Weisz is playing a more realistic and thus more annoying version of the art student she played in 2003’s “The Shape of Things.” In the first of a series of flashbacks that unspool while Fiennes is trying to Find Out Everything, the pair meet at a speech in which Justin, a British diplomat-functionary, cannot come up with a coherent sentence in defense of the Iraq War from a room-emptying harangue from Tessa. Justin is neither angry nor humiliated nor gloating, instead feeling sympathy for the noble but alone Tessa (“a prophet is not without honor … etc.”) and by sundown neither is wearing a stitch of clothing. Whaaaa … if making political enemies of liberal women was a route to the bedroom, I’d have been the Stud of All Time in college.
Director Fernando Meirelles’s constantly prowling camera hurtles through the action, shaking with anticipation, as if dancing along with the propulsive score eager to see what it’ll find next. It’s intimate, voyeuristic, brazen and involving. Mereilles and his cinematographer Cesar Charlone (they teamed on both “Gardener” and the great 2003 Brazilian film “City of God”) have it in them to be a perfect director-lensman complement — Bernardo Bertolucci and Vittorio Storaro come first to mind. Charlone’s African landscapes are painted in multi-hued swirls, recalling a kind of post-impressionist style, only with a washed-out color base and the lighting often blown-out into a fade-to-white look. Multiple film stocks are used to great advantage in distinguishing different levels of reality. The movie’s dominant dusty orange/clay palette — particularly in the Kenyan and Sudanese locales — recalls the favelas of Rio de Janeiro in City of God.
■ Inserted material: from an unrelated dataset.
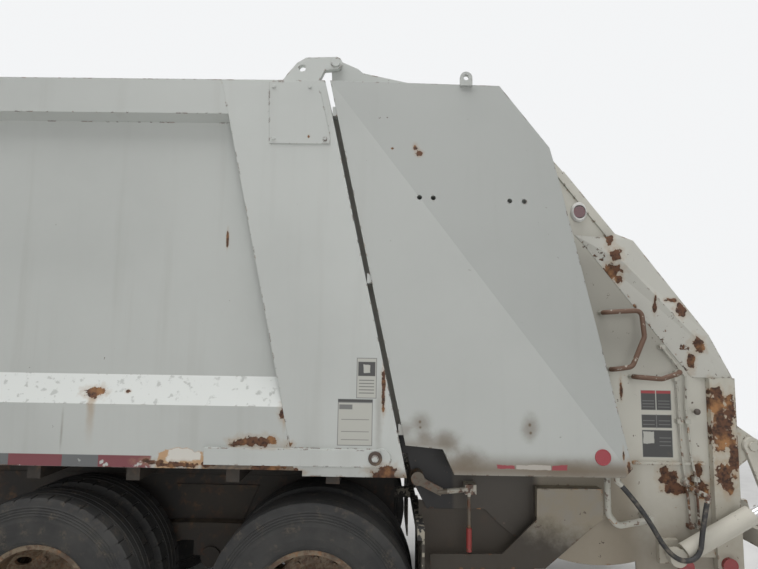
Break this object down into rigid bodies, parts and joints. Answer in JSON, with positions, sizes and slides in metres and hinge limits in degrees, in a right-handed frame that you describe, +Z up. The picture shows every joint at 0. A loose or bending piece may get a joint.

The opening scenes are deliberately unclear, both in terms of what is going on and what it means — though it’s filled in and recoded later, in Mereilles’ usual tension-inducing way, through repeating the image in a different context, and with more knowledge on our part. Flocks of black birds and white birds appear as memento mori at several key points in the film. You also get such “City of God” devices as sudden bursts of unexpected violence (a scene in a Berlin hotel room) and tracks away from a doomed, fleeing person as seen from a faster mode of transportation that enables the saved character to move on.
All this is superb as itself, but that “fleeing but left behind” shot is the very tipoff to what’s wrong with “The Constant Gardener.” In “City of God,” that shot sets up the operatic death of Shaggy, one of the first act’s three principal characters. But “City of God” had an amazing script, by Braulio Mantovani (uninvolved in “The Constant Gardener”), that convincingly created both a whole world that seemed to teem off the edges of the frame, and a world where everything fit into everything else with ruthless logic. But here in “Gardener,” the person fleeing is unknown to us — a 5-year-old girl with no convincing Being to us other than a universal signifier of suffering. The film teems all right, but with ciphers, signifiers and stick figures. Heavy-handedness and one-dimensionality are acceptable for a single character, but not for every single daggum thing in the movie. “The Constant Gardener,” you see, is A Very Important Message Movie — Drug Companies Are Evil, I think — and everything gets subordinated to The Message until the film just becomes shrill propaganda. Is there worse damnation for a movie like this than being praised by the New York Times because it “may even trouble your conscience”?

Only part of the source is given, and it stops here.